Troisièmement, nous attendons enfin l'ouverture de discussion avec la profession, c'est-à-dire avec le CNB, sur une conception modernisée et plus ouverte de l'AJ qui éviterait, d'une part, au justiciable un parcours du combattant et, d'autre part, aux avocats de se retrouver dans la position de quémandeurs d'indemnisations misérables.

Lexbase : Aujourd'hui l'idée de la Chancellerie semblerait tendre vers une taxation du CA des cabinets. Par ailleurs, la DGCCRF ouvrant une enquête sur l'information donnée des honoraires des avocats, et l'Autorité de la Concurrence ayant été saisie sur les honoraires de certaines professions juridiques règlementées, peut-on parler de coïncidence ? N'y a-t-il pas une tendance à vouloir trouver de nouvelles sources de financement via les professions juridiques ?

Jean-Marie Burguburu : Concernant l'enquête de la DGCCRF, elle porte sur la prévisibilité des honoraires et non sur leur montant. C'est une question récurrente et difficile : les avocats peuvent-ils annoncer à l'avance le montant de leurs honoraires aux clients solvables (et non l'aide juridictionnelle) ? Il est normal que les clients puissent être avertis et pourtant cet avertissement est relatif non pas au montant des honoraires mais aux systèmes de calcul des honoraires ; c'est-à-dire la facturation de provisions successives en fonction des tâches accomplies, les honoraires facturées au taux horaire qui doit être annoncé ou les honoraires fixés avec un forfait initial majoré d'un honoraire complémentaire de résultat. Mais, chaque fois que les barreaux ont mis en place un barème d'honoraires, ces barèmes se sont fait "retoquer" par la Chancellerie pour cause d'atteinte à la concurrence. Concernant, ensuite, la mise en question par le Gouvernement des honoraires des professions règlementées (notaires, greffiers, huissiers), la question est celle de l'application d'un honoraire proportionnel au montant en jeu quel que soit le travail effectué. Le Gouvernement estime que la perception d'honoraires sur cette simple base, même avec un taux dégressif, est insuffisante. Enfin, pour les avocats qui ont une clientèle solvable les honoraires, qui sont libres, peuvent être modérés, importants ou très importants, alors que pour les avocats AJ la rémunération est toujours largement insuffisante. Une unité de valeur fixée entre 23 et 25 euros ne permet pas de rémunérer les avocats à un tarif décent, honnête. Dès lors les avocats sont en droit de manifester leur mécontentement et de prétendre à un autre traitement.
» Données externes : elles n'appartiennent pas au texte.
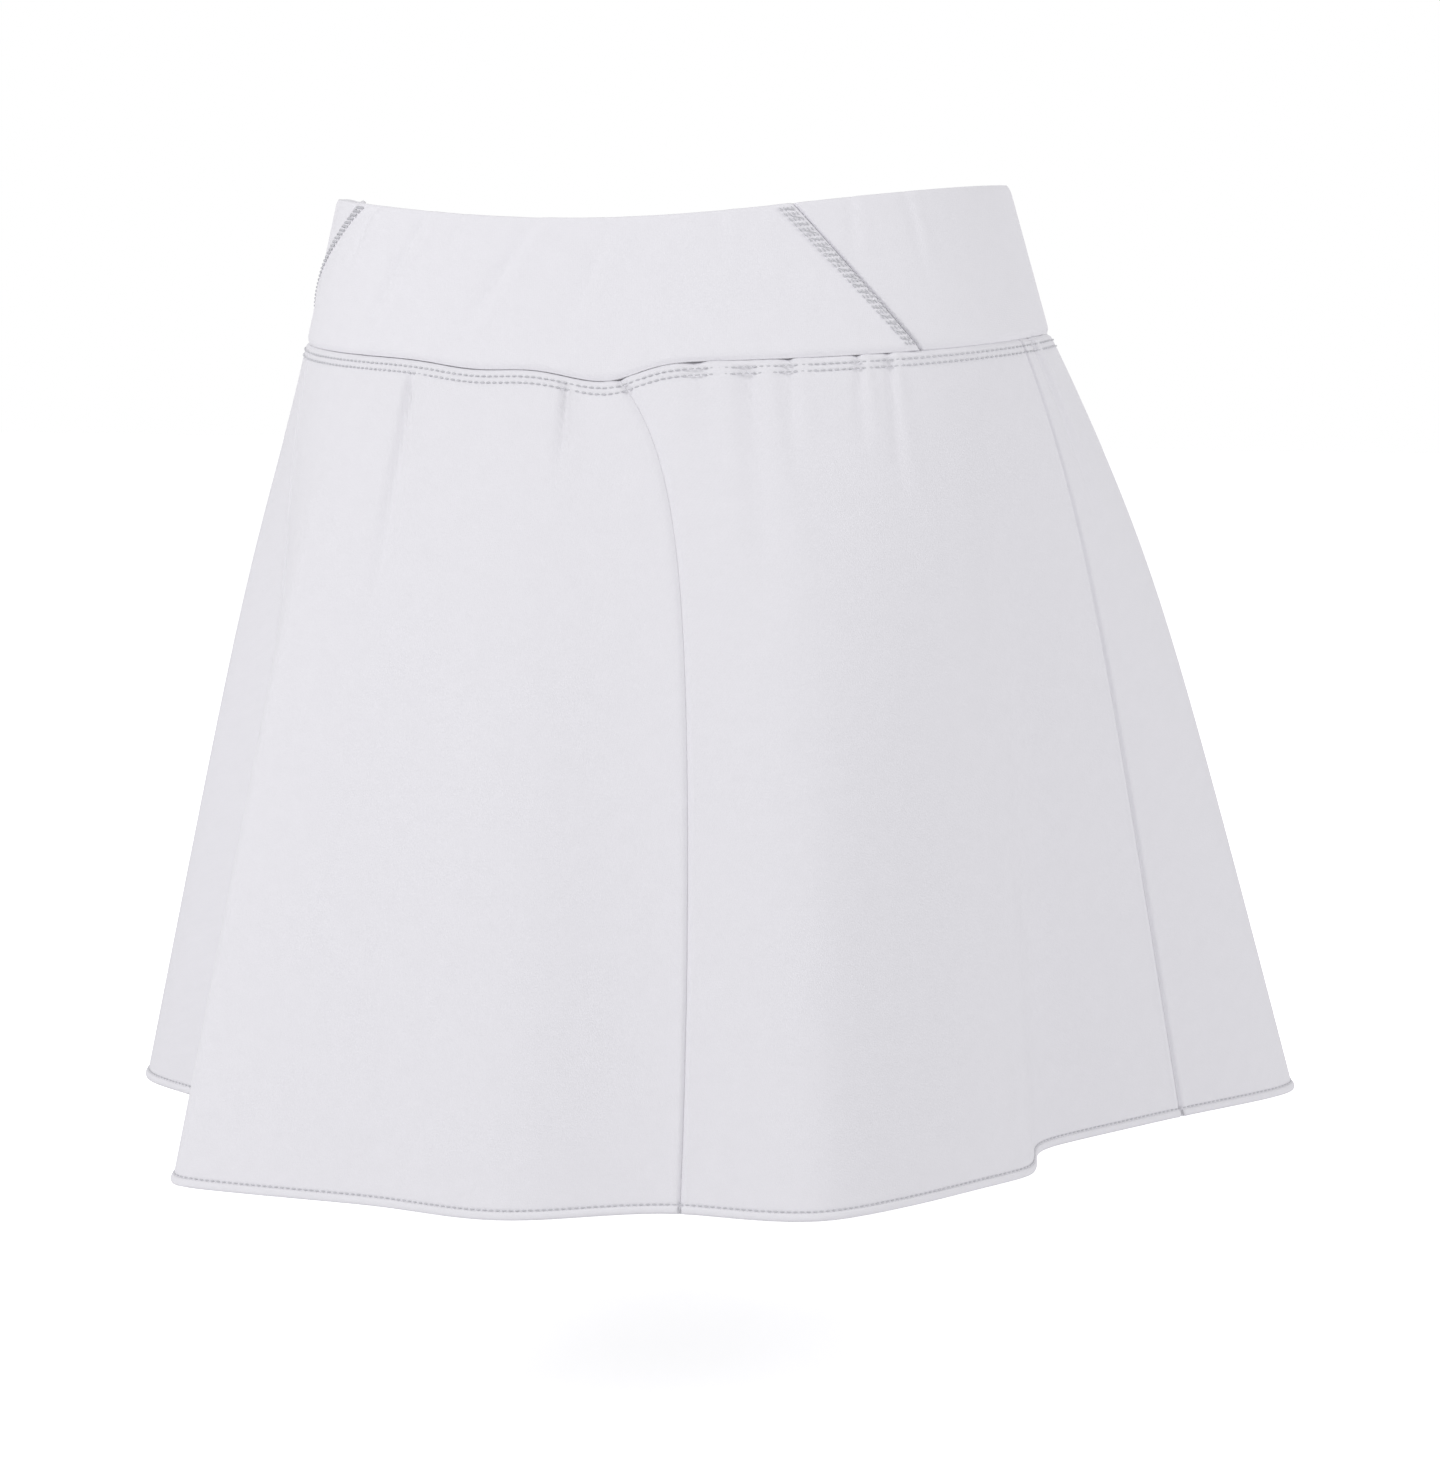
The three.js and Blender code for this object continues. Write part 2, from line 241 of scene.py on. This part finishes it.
def left_seam(down):
    return station("left_side_seam") - HEM_LENGTH + 0 * down


def shorts_form(side, turned, down):
    hips, leg = np.minimum(down, 1), np.maximum(down - 1, 0)
    bulge = np.sin(np.pi * hips) ** 2

    def size(top, hip, crotch, hem):
        return top + (crotch - top) * hips + (hip - (top + crotch) / 2) * bulge + (hem - crotch) * leg

    widths, depths = zip(SHORTS["hip"], SHORTS["crotch"], SHORTS["hem"])
    width = size(SEAM["half_width"] - SHORTS["inset"], *widths)
    depth = size(SEAM["half_depth"] - SHORTS["inset"], *depths)
    opened = np.maximum(1 - hips**3, 0) ** (1 / 3)
    closed = np.sqrt(np.maximum(1 - opened**2, 0))
    inner = 0.05 + SHORTS["leg_gap"] * leg
    reach = (width - inner * closed) / (1 + closed)
    middle = width - reach
    limit = np.arccos(np.clip((inner - middle) / reach, -1, 1))
    turn = -limit + 2 * limit * turned
    c, s = np.cos(turn), np.sin(turn)
    full = RING_FULLNESS * (1 - closed)
    x = SEAM["x"] + side * (middle + reach * (c + full * np.maximum(c, 0) * s * s))
    y = depth * s * (1 + full * c * c)
    top = seam_level(side * (90 + np.degrees(turn))) - SHORTS["top_drop"]
    leg_length = SHORTS["crotch_level"] - SHORTS["hem_level"]
    level = top + (SHORTS["crotch_level"] - top) * hips - leg_length * leg
    return np.stack([x, y, level], -1)


# ---- Cloth as a thin shell ----
def normals_of(points):
    along = np.gradient(points, axis=1)
    fall = np.gradient(points, axis=0)
    n = np.cross(fall, along)
    return n / np.maximum(np.linalg.norm(n, axis=-1, keepdims=True), 1e-9)


def shell(name, outer, normals, wall, uv, material):
    """A closed shell: its outer face through the grid of points, its inner face one wall in."""
    rows, columns = outer.shape[:2]
    wall = np.broadcast_to(np.asarray(wall, float), (rows, columns))[..., None]
    inner = outer - normals * wall
    verts = np.concatenate([outer.reshape(-1, 3), inner.reshape(-1, 3)]) * MM
    ids = np.arange(rows * columns).reshape(rows, columns)
    low = ids + rows * columns
    quads = [
        np.stack([ids[:-1, :-1], ids[1:, :-1], ids[1:, 1:], ids[:-1, 1:]], -1).reshape(-1, 4),
        np.stack([low[:-1, :-1], low[:-1, 1:], low[1:, 1:], low[1:, :-1]], -1).reshape(-1, 4),
        np.stack([ids[0, :-1], ids[0, 1:], low[0, 1:], low[0, :-1]], -1),
        np.stack([ids[-1, :-1], low[-1, :-1], low[-1, 1:], ids[-1, 1:]], -1),
        np.stack([ids[:-1, 0], low[:-1, 0], low[1:, 0], ids[1:, 0]], -1),
        np.stack([ids[:-1, -1], ids[1:, -1], low[1:, -1], low[:-1, -1]], -1),
    ]
    faces = np.concatenate(quads)
    mesh = bpy.data.meshes.new(name)
    mesh.from_pydata(verts.tolist(), [], faces.tolist())
    mesh.shade_smooth()
    layer = mesh.uv_layers.new(name="cloth")
    both = np.concatenate([uv.reshape(-1, 2), uv.reshape(-1, 2)])
    loops = np.zeros(len(mesh.loops), np.int32)
    mesh.loops.foreach_get("vertex_index", loops)
    layer.data.foreach_set("uv", both[loops].ravel().astype(np.float32))
    mesh.validate()
    piece = bpy.data.objects.new(name, mesh)
    bpy.context.scene.collection.objects.link(piece)
    mesh.materials.append(material)
    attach(piece, "root")
    return piece


EDGE_RAMP = [0, 0.35, 0.7, 1.1, 1.6, 2.3, 3.2, 4.4]  # places of the grid lines beside a sewn edge


def spaced(length, step):
    """Shares of a width of that length: close together near both ends, then one step apart."""
    ramp = EDGE_RAMP
    middle = np.linspace(ramp[-1], length - ramp[-1], max(int((length - 2 * ramp[-1]) / step), 2) + 1)
    return np.concatenate([ramp[:-1], middle, length - np.array(ramp[:-1])[::-1]]) / length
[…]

Lexbase : Le 27 juin l'Assemblée générale de la Conférence des Bâtonniers a été élargie aux syndicats et au CNB et la Garde des Sceaux s'est déplacée et est intervenue, devant une assemblée désireuse de réponses. Quelle a été votre réaction aux propos de la Garde des Sceaux ? Quelles sont les suites envisagées ?

Jean-Marie Burguburu : En présence de la profession assemblée, la Garde des Sceaux n'a pas apporté de réponse satisfaisante à nos questions. Certes, la démodulation des unités de valeur (UV) servant à calculer le montant des indemnités perçues par les avocats, est abandonnée, certes une amélioration de 10 % du budget de l'AJ est annoncée, mais rien ne vient pour combler le retard de financement. Bien au contraire, la taxe envisagée sur le chiffre d'affaires des avocats est toujours d'actualité.
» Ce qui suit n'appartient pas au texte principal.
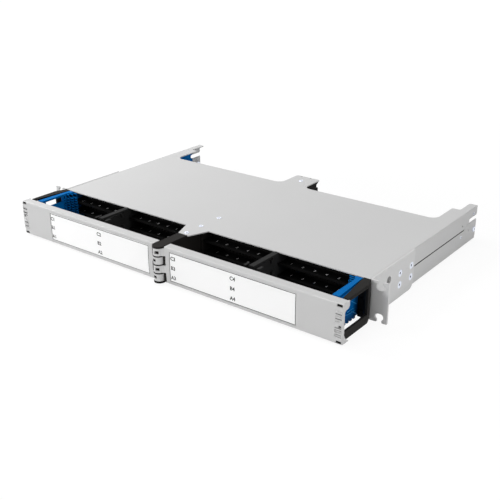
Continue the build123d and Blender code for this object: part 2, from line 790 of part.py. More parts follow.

La profession va donc à nouveau manifester le lundi 7 juillet à l'appel du Conseil national des barreaux. Outre une journée de grève totale ce jour-là, une grande manifestation sur la voie publique conduira les représentants de la profession du siège du CNB à l'Hôtel Matignon.

Nous demanderons à être reçu par le cabinet du Premier Ministre et nous verrons quelle sera, en période d'arbitrage budgétaire, la position du Gouvernement sur le financement de l'aide juridictionnelle.

Nous en tirerons toutes les conséquences.